News / Nasional
Kamis, 18 Desember 2025 | 17:15 WIB
Sejumlah anak bermain bola memanfaatkan penutupan jembatan Kewek di Kota Yogyakarta. (Suara.com/Ema)
Baca 10 detik
  • Penutupan Jembatan Kewek Yogyakarta sejak 10 Desember 2025 karena struktur kritis.
  • Fenomena ini menyoroti krisis ruang terbuka publik Kota Yogyakarta yang padat, dengan RTH publik baru mencapai delapan persen.
  • Pakar menekankan kebutuhan mendesak ruang ekspresi sosial bagi pemuda, menyarankan kolaborasi aglomerasi dan optimalisasi bantaran sungai.

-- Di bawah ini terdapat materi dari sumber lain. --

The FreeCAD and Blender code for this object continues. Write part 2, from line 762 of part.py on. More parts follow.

Ruang itu mendadak lengang, namun tidak mati. Justru, keheningan mesin digantikan oleh suara yang makin langka terdengar di pusat kota: tawa riang anak-anak.

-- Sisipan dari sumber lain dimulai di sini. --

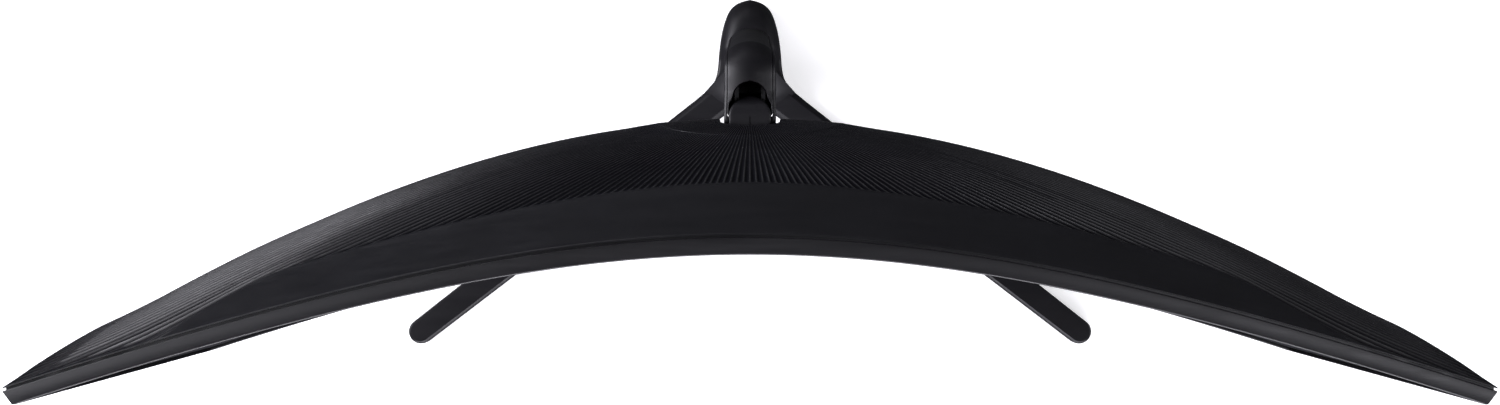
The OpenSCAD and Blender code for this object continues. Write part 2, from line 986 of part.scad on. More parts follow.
// Half width of the heel at each Y
heel = [
    [0, 136.5], [6, 135.6], [10.6, 133.4], [14.6, 130.4], [17.2, 126.8], [19.2, 121.5], [20.8, 116.6],
    [23.1, 106.4], [24.4, 96.3], [25.1, 86.1], [26.1, 76], [28.4, 70.5], [32.5, 65.8], [44, 56.4]
];

// Plan of one leg, drawn in by t
module leg_plan(t) {
    run = sqrt(1 + leg_slope * leg_slope);
    across = [leg_slope / run, 1 / run];
    root = [0, tip[1] + tip[0] * leg_slope];
    side = tip_r - t - 0.05;
    translate(tip)
        circle(r = tip_r - t);
    polygon([
        tip + across * side, tip - across * side,
        root - across * (root_half - t), root + across * (root_half - t)
    ]);
}

// Plan of the base, drawn in by t
module base_plan(t) {
    polygon(concat(
        [for (p = heel) [max(0, p[0] - t), p[1] - t * (p[1] > 125 ? 1 : 0)]],
        [for (i = [len(heel) - 1:-1:0]) [-max(0, heel[i][0] - t), heel[i][1] - t * (heel[i][1] > 125 ? 1 : 0)]]
    ));
    for (s = [0, 1])
        mirror([s, 0])
            leg_plan(t);
}

// Steel plate in the shape of the base
module base_core() {
    color([0.4, 0.41, 0.43])
        difference() {
            translate([0, 0, core_z[0]])
                linear_extrude(core_z[1] - core_z[0])
                    base_plan(2.8);
            translate([0, foot_y, 0])
                cylinder(r = 3.3, h = 20);
        }
}

// Plastic cover of the base, with a lower step round its top face
module base_cover() {
    color([0.1, 0.1, 0.11])
        difference() {
            union() {
                translate([0, 0, base_bottom])
                    linear_extrude(base_top - 1.5 - base_bottom)
                        base_plan(0);
                translate([0, 0, base_top - 1.6])
                    linear_extrude(1.6)
                        base_plan(1.3);
            }
            translate([0, 0, 0])
                linear_extrude(base_top - 2.2)
                    base_plan(2.4);
            translate([-foot_block / 2 - 0.4, foot_y - foot_block / 2 - 0.4, 0])
                cube([foot_block + 0.8, foot_block + 0.8, 40]);
        }
}

foot_at = [[0, 122], [-44, 41.6], [44, 41.6], [-261, -126.6], [261, -126.6]];

// Rubber feet under the steel plate
module base_feet() {
    color([0.05, 0.05, 0.05])
        for (p = foot_at)
            translate([p[0], p[1], 0])
                cylinder(r = 6.5, h = core_z[0]);
}

// Captive screw that clamps the column to the base
module base_thumbscrew() {
    color([0.6, 0.6, 0.62])
        translate([0, foot_y, 0]) {
            difference() {
                translate([0, 0, 2.2])
                    cylinder(r = 8.5, h = 3.7);
                translate([-7, -0.8, 1.2])
                    cube([14, 1.6, 2.2]);
                for (i = [0:23])
                    rotate([0, 0, 15 * i])
                        translate([8.7, 0, 1])
                            cylinder(r = 0.6, h = 6, $fn = 16);
            }
            cylinder(r = screw_r, h = 17);
        }
}

// ---------- what is drawn ----------

front_frame();
lcd_cell();
optical_sheets();
light_guide();
reflector_sheet();
mid_frame();
backlight_tray();
led_bar();
source_board();
timing_board();
flat_cable();
main_board();
board_shield();
board_screws();
display_port();
video_port();
audio_jack();
dc_inlet();
mount_bracket();
rear_cover();
cover_screws();
lock_plate();
power_lens();
joystick_switch();
joystick_yoke();
joystick_lever();
joystick_cap();
arm_plate();
arm_screws();
mount_cap();
neck_shell();
column_head();
hinge_shaft();
friction_washers();
shaft_nut();
column_core();
column_front_cover();
column_rear_cover();
base_core();
base_cover();
base_feet();
base_thumbscrew();
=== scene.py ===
"""Visual model of a curved desktop monitor on a V-legged stand.

Shapes are written in millimetres and turned into metres when a mesh is made.
The screen faces -Y, the back faces +Y, and the desk is Z = 0.
"""

import math

import bmesh
import bpy
import numpy as np
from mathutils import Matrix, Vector


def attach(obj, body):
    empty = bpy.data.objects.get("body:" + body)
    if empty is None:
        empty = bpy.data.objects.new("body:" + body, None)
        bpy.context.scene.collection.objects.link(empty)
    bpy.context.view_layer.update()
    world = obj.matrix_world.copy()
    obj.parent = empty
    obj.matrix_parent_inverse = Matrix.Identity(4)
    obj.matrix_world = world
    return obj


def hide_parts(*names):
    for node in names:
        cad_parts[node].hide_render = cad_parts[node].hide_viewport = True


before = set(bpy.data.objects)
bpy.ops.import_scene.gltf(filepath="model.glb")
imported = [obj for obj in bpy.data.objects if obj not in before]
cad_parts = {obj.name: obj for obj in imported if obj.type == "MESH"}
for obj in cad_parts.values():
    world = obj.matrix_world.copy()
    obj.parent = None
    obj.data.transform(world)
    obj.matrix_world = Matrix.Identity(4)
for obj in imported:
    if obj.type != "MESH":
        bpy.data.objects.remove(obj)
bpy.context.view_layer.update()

MM = 0.001

# ---------- sizes shared with the CAD model, in millimetres ----------

HEAD_BOTTOM = 112.7
HEAD_TOP = 475.2
MID_Z = (HEAD_BOTTOM + HEAD_TOP) / 2
HALF_H = (HEAD_TOP - HEAD_BOTTOM) / 2
FRONT_Y = -52.6
BEND_A = 108.6
BEND_B = 0.391
FRONT_HALF_W = 397.6
END_SLANT = 0.606
FRAME_DEPTH = 9.4
COVER_HALF_W = FRONT_HALF_W + END_SLANT * FRAME_DEPTH
COVER_START = 10.8
RIM_DEPTH = 11.5
BACK_DEPTH = 82
END_DEPTH = 34
BAND_H = 38
BAND_NARROWS = 8
CREASE_END = 278
BAND_END = 315.4
CREASE_DEPTH = 39.8
CREASE_LOSES = 9.6
CREASE_END_DEPTH = 30.2
CORNER_SOFT = 22
EASE_REACH = 36
EASE_STEP = 9
SPINE_SOFT = 0.12
SPINE_REACH = 0.8872
PIVOT_Y = 30
PIVOT_Z = 294
OPENING_R = 60

POCKET_HALF_W = 62
POCKET_TOP = 176
POCKET_Y = -35.5
POCKET_TALL = 60
SCREW_HOLE_R = 3.5
LOW_SCREWS = [(-372, 150), (372, 150), (-205, 137), (205, 137)]
LOCK_X, LOCK_Z = -124, 186
STICK_X, STICK_Z, STICK_TURN = 300, 142, -18
STICK_OUT = 21
STICK_HOLE_R = 9.5
SLOT_W, SLOT_H, SLOT_R = 38, 66, 18
SLOT_FRONT_Y = 12.5

BASE_TOP = 14
BASE_BOTTOM = 2
TIP = (261, -126.6)
TIP_R = 9.65
ROOT_HALF = 11.9
LEG_SLOPE = 0.775
HEEL = [
    (0, 136.5), (6, 135.6), (10.6, 133.4), (14.6, 130.4), (17.2, 126.8), (19.2, 121.5),
    (20.8, 116.6), (23.1, 106.4), (24.4, 96.3), (25.1, 86.1), (26.1, 76), (28.4, 70.5),
    (32.5, 65.8), (44, 56.4),
]
COLUMN_LEAN = math.radians(7.5)
FOOT_Z = 14.2
FOOT_Y = 64 + (275 - FOOT_Z) * math.tan(COLUMN_LEAN)


def bend_y(x):
    """Y of the front edge curve at x."""
    return FRONT_Y + BEND_A - np.sqrt(BEND_A**2 + (BEND_B * np.asarray(x, float)) ** 2)


def end_x(d):
    """Half width of the head's outline at a depth behind the front edge curve."""
    return FRONT_HALF_W + END_SLANT * min(d, FRAME_DEPTH)


def softened(x, shape):
    """A curve along x with its corners rounded off."""
    x = np.asarray(x, float)
    shifts = np.linspace(-CORNER_SOFT, CORNER_SOFT, 9)
    return np.mean([shape(np.abs(x + s)) for s in shifts], axis=0)


def crease_drop(x):
    """Height of the crease below the top edge."""
    return softened(x, sharp_crease_drop)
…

Setiap sore, bocah SD hingga orang dewasa "mengokupasi" Jembatan Kewek. Satria, siswa kelas 3 SD, adalah salah satu pengunjung setia. Baginya, aspal jembatan ini jauh lebih mewah dibanding fasilitas di kampungnya.

"Di balai sempit, enggak boleh main bola. Di sini bisa bebas," kata Satria polos.

Rina (54), warga Ledok Tukangan, mengamini hal itu. Bagi warga di permukiman padat yang minim lahan kosong, penutupan jembatan adalah berkah tersembunyi.

"Beberapa hari setelah ditutup itu lah mereka mulai berani main di Jembatan Kewek ini," ucap Rina.

Sementara bagi Firdaus, warga Kota Jogja lainnya, aktivitas warga ini memberi nyawa pada proyek infrastruktur yang mangkrak sementara.

"Daripada cuma main di gang," ujar Firdaus singkat namun menohok.

Pemandangan sore di Jembatan Kewek kini berubah menjadi festival sederhana: gawang kecil dipasang, papan skateboard beradu dengan aspal, hingga pemuda yang sekadar duduk menikmati sunset berlatar kereta api yang melintas.

Rehandika (18) menyebutnya bak lapangan baru di tengah kota yang sesak.

Baca Juga: 5 Pilihan Hotel Jogja Murah untuk Liburan Akhir Tahun

Jogja Semakin Sesak, Ruang Hijau Jauh dari Ideal

Fenomena Jembatan Kewek membuka mata pada data yang meresahkan. Dengan luas hanya 32,8 km persegi, Kota Yogyakarta dihuni 415.605 jiwa (Data Dukcapil 2024).

Kepadatan mencapai 12.664 jiwa per km persegi—angka yang fantastis dibanding rata-rata nasional.

Sempitnya lahan berbanding lurus dengan minimnya Ruang Terbuka Hijau (RTH). Data DLH Kota Jogja 2024 mencatat RTH baru mencapai 23 persen (8 persen publik, 15 persen privat).

Angka ini masih di bawah mandat UU Penataan Ruang yang mensyaratkan 30 persen (20 persen publik).

"Kalau idealnya belum ya. Publiknya itu idealnya kan 20 persen, kita baru 8 persen," aku Kepala Bidang Ruang Terbuka Hijau Publik DLH Kota Jogja, Rina Aryati Nugraha.